Podman is gaining rootless overlay support
Podman can use native overlay file system with the Linux kernel versions 5.13. Up until now, we have been using fuse-overlayfs. The kernel gained rootless support in the 5.11 kernel, but a bug prevented SELinux use with the file system; this bug was fixed in 5.13.
It looks like Fedora is backporting the fix into its 5.12 kernels, so users should be able to use it once they get access to the kernel.
Why should you care?
Up until the 5.11 version, the kernel allowed users to mount a limited number of file system types while in a user namespace. They included tmpfs, bind mounts, procfs, sysfs, and fuse. Podman used the fuse-overlayfs file system mounted using this fuse mount support within the user namespace for many years.

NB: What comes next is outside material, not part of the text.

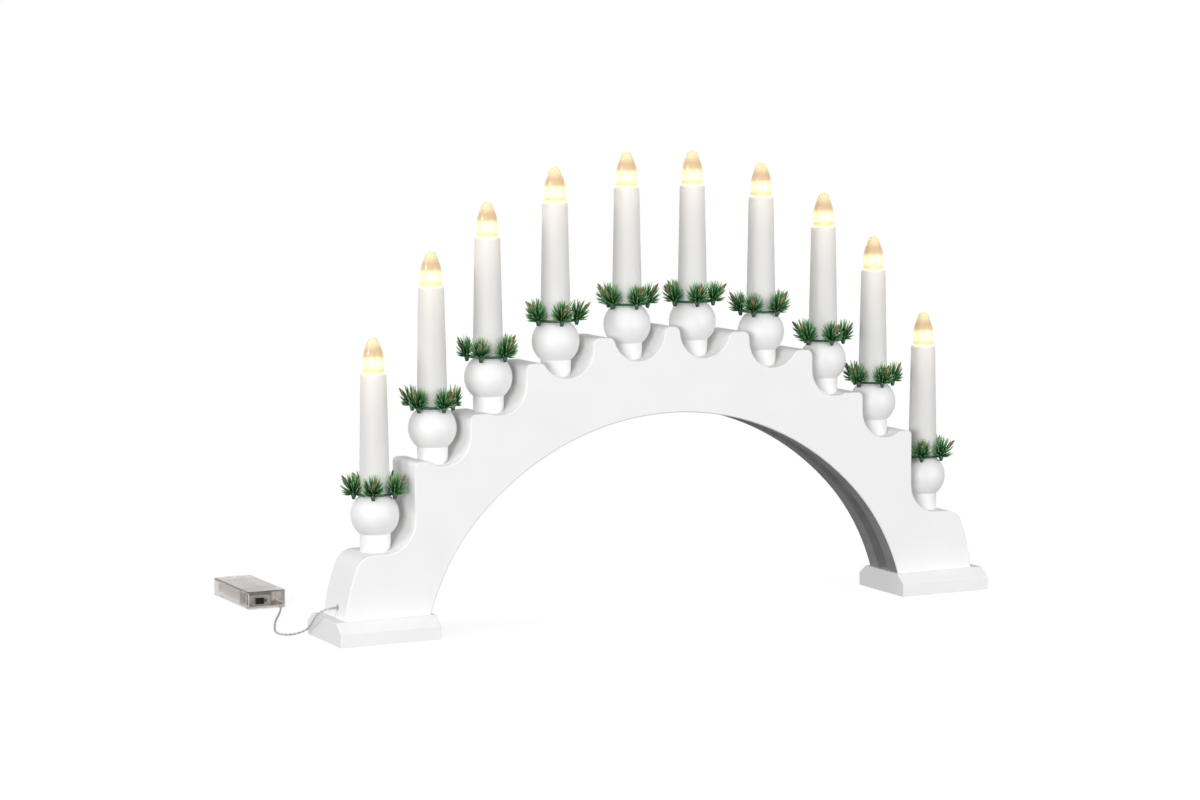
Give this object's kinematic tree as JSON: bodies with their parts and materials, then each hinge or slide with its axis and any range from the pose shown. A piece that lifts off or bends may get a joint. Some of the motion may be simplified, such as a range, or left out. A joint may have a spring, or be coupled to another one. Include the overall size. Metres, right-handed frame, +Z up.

The fuse-overlay has been great. However, it is a user-space file system, which means it needs to do almost twice as much work as the kernel. Every read/write has to be interpreted by the fuse-overlay before being passed onto the host kernel. For heavy workloads that hammer the file system, the performance of fuse-overlay suffers. You could see the fuse-overlayfs pegging out the CPU. Bottom line, we should see better performance with native overlayfs, especially for heavy read/write containers in rootless mode. For example,
podman build . performance should improve significantly. Note that when writing to volumes, the fuse-overlayfs is seldom used, so performance will not be affected.
One other disadvantage of fuse-overlayfs is it requires access to
/dev/fuse. When people try to run Podman and Buildah within a confined container, we take away the CAP_SYS_ADMIN privileges, even when running as root. This forces us to use a user namespace so that we can mount volumes. In order to make this work, users have to add
/dev/fuse to the container. Once we have native overlay for rootless mode (no CAP_SYS_ADMIN),
/dev/fuse will no longer be required.
How can I use it?
Sadly, you will only be able to use the native overlay with fresh storage, meaning you will need to destroy all of your container's existing storage. It is necessary to do a
podman system reset if you already have images/containers.

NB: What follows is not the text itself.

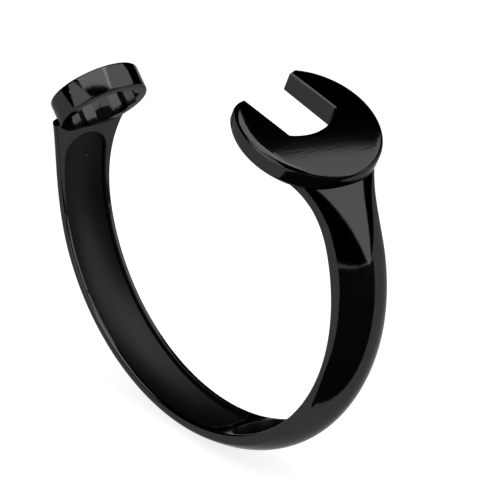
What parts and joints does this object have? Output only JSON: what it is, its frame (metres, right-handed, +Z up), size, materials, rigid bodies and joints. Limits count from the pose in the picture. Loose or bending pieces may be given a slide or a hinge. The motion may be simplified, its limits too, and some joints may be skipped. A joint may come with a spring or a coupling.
{
  "type": "spanner cuff bangle",
  "caption": "Open C-shaped cuff bangle formed as a bent combination spanner: a domed band with pockets on the wrist side, a slotted jaw head and a twelve-point ring head.",
  "frame": {"origin": "centre of the cuff's box across X and Y, at the lowest point of the round underside that it stands on", "axes": "+X towards the jaw head, across the cuff; +Y along the wrist, away from the side the slot is turned to; +Z up through the mouth"},
  "size_m": [0.0653, 0.0188, 0.0548],
  "materials": {
    "band_black": "mirror-polished steel with black ion plating, satin inside the pockets",
    "head_black": "mirror-polished steel with black ion plating"
  },
  "bodies": {
    "root": {"wrist_band": "band_black", "jaw_head": "head_black", "ring_head": "head_black"}
  },
  "joints": []
}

The reason for this is when a mount program is used, we store a flag file in the storage directory:
$STORAGE/overlay/.has-mount-program. If the file is present, then c/storage ignores native overlay support. The reason for such a check is that there are differences in how fuse-overlayfs stored metadata, including whiteout files on older kernels that didn't allow creating the special whiteout device for unprivileged users, and that wouldn't work if native overlay is enabled. This means just removing the files will cause issues with your existing containers.
podman system reset command deletes the flag file as well. Afterward, native overlay will be used if supported by the underlying kernel.
As far as other distributions are concerned, this support will show up when kernel 5.13 is released. For the RHEL/CentOS Stream, we plan on backporting the feature for the RHEL8.5 release in the fall.
Will we continue to use/support fuse-overlayfs?
We plan on continuing to use and even enhance fuse-overlayfs. We use this platform to experiment with new features and then discuss them with the kernel team to see if we can get them into native.
One prominent feature we have added is support for storing file security attributes in extended file attributes (xattrs). We need this to support NFS home directories. NFS servers block the use of containers with more than one UID within the user namespace. This stops users of NFS homedirs from using Podman without setting up additional storage. With fuse-overlayfs, we can have all content created by Podman stored in the file system as owned by the user running Podman. Within the running container, the content is represented as different UID/GIDs based on the xattrs. When a process running in this mode creates a file with a different UID, fuse-overlay intercepts the UID creation, creates the file with the mounters UID, and stores the different UID in an xattr.
[ Getting started with containers? Check out this free course. Deploying containerized applications: A technical overview. ]
Rootless Podman containers continue to evolve and become ever more practical. For heavy workloads, native overlayf should provide a much better performance experience than with fuse-overlayfs. Kernels are being backported to provide better support, too. Let us know how you intend to use this great new feature.